Mail Archives: cygwin/2011/10/23/16:54:03
Eric Blake wrote:
> POSIX is clear that attempts to rmdir() a directory that still has
> open descriptors may fail. Of course, on Linux, this (rather
> limiting) restriction is not present, so we don't notice it; but on
> Cygwin, there are certain file systems where this is a real problem,
> such as in this thread:
> http://cygwin.com/ml/cygwin/2011-10/msg00365.html
>
> Looking at an strace on Linux reveals the problem (abbreviated to show
> highlights here):
>
> $ mkdir -p a/b
> $ strace rm -f a
> ...
> openat(AT_FDCWD, "a", O_RDONLY|O_NOCTTY|O_NONBLOCK|O_DIRECTORY|O_NOFOLLOW) = 3
> ...
> fcntl(3, F_DUPFD, 3) = 4
> ...
> close(3) = 0
> ...
> openat(4, "b", O_RDONLY|O_NOCTTY|O_NONBLOCK|O_DIRECTORY|O_NOFOLLOW) = 3
> ...
> fcntl(3, F_DUPFD, 3) = 5
> ...
> close(3) = 0
> close(5) = 0
> unlinkat(4, "b", AT_REMOVEDIR) = 0
> unlinkat(AT_FDCWD, "a", AT_REMOVEDIR) = 0
> close(4) = 0
>
> Notice that for subdirectories, we opened the directory, then used dup
> to have a handle for use in further *at calls, then do
> fdopendir/readdir/closedir on the DIR*, then close the duplicate fd,
> all before calling unlinkat (aka rmdir) on that subdirectory.
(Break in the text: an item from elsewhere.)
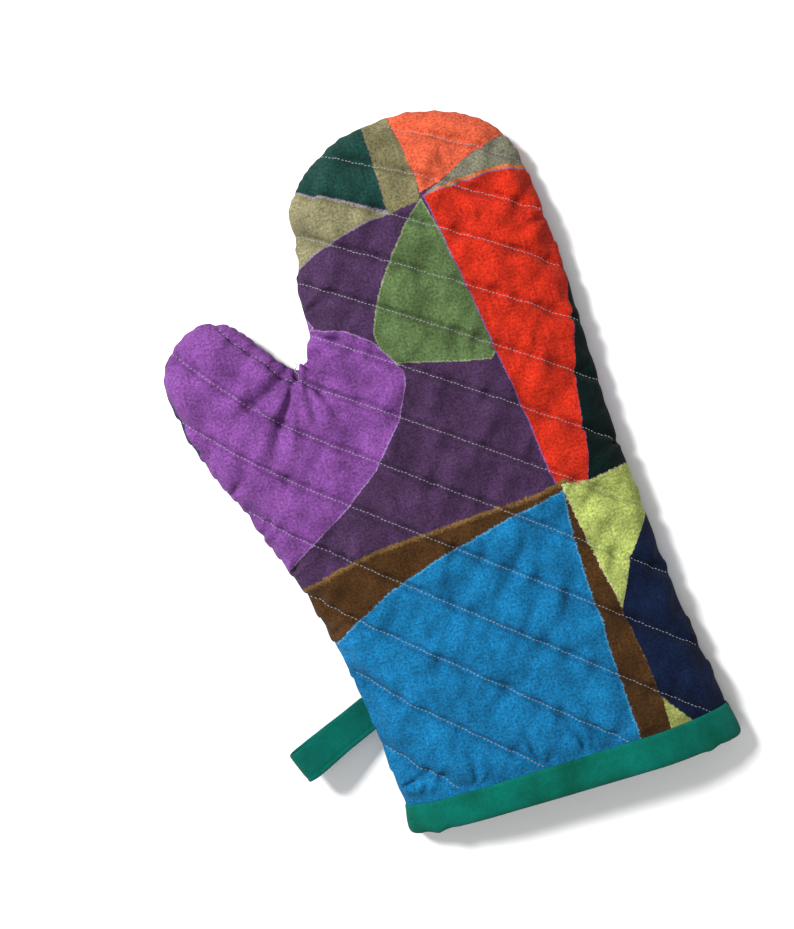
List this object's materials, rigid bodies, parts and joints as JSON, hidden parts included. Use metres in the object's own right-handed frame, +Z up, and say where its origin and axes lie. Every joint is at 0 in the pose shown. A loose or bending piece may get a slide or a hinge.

But for
> the top-level directory, the dup'd fd (4) is still open when we
> attempt the unlinkat.
Thanks for the analysis, Eric.
That was due to a rather subtle but easy/safe-to-fix bug.
While the rm from coreutils-8.14 worked as your strace above shows, the
fixed one does this: (note how the close(4) now precedes the removal of "a")
$ mkdir -p a/b
$ strace -e openat,close,unlinkat ./rm -rf a
close(3) = 0
close(3) = 0
openat(AT_FDCWD, "a", O_RDONLY|O_NOCTTY|O_NONBLOCK|O_DIRECTORY|O_NOFOLLOW) = 3
close(3) = 0
openat(4, "b", O_RDONLY|O_NOCTTY|O_NONBLOCK|O_DIRECTORY|O_NOFOLLOW) = 3
close(3) = 0
close(5) = 0
unlinkat(4, "b", AT_REMOVEDIR) = 0
close(4) = 0
unlinkat(AT_FDCWD, "a", AT_REMOVEDIR) = 0
close(0) = 0
close(1) = 0
close(2) = 0
Here is the patch that I expect to push tomorrow:
From a11c49cd72a91c05a272e36ff5d3cd92675cbfb5 Mon Sep 17 00:00:00 2001
From: Jim Meyering <meyering AT redhat DOT com>
Date: Sun, 23 Oct 2011 22:42:25 +0200
Subject: [PATCH] fts: close parent dir FD before returning from
post-traversal fts_read
The problem: the fts-using "rm -rf A/B/" would attempt to unlink A,
while a file descriptor open on A remained. This is suboptimal
(holding a file descriptor open longer than needed) on Linux, but
otherwise not a problem. However, on Cygwin with certain file system
types, (see http://cygwin.com/ml/cygwin/2011-10/msg00365.html), that
represents a real problem: it causes the removal of A to fail with
e.g., "rm: cannot remove `A': Device or resource busy"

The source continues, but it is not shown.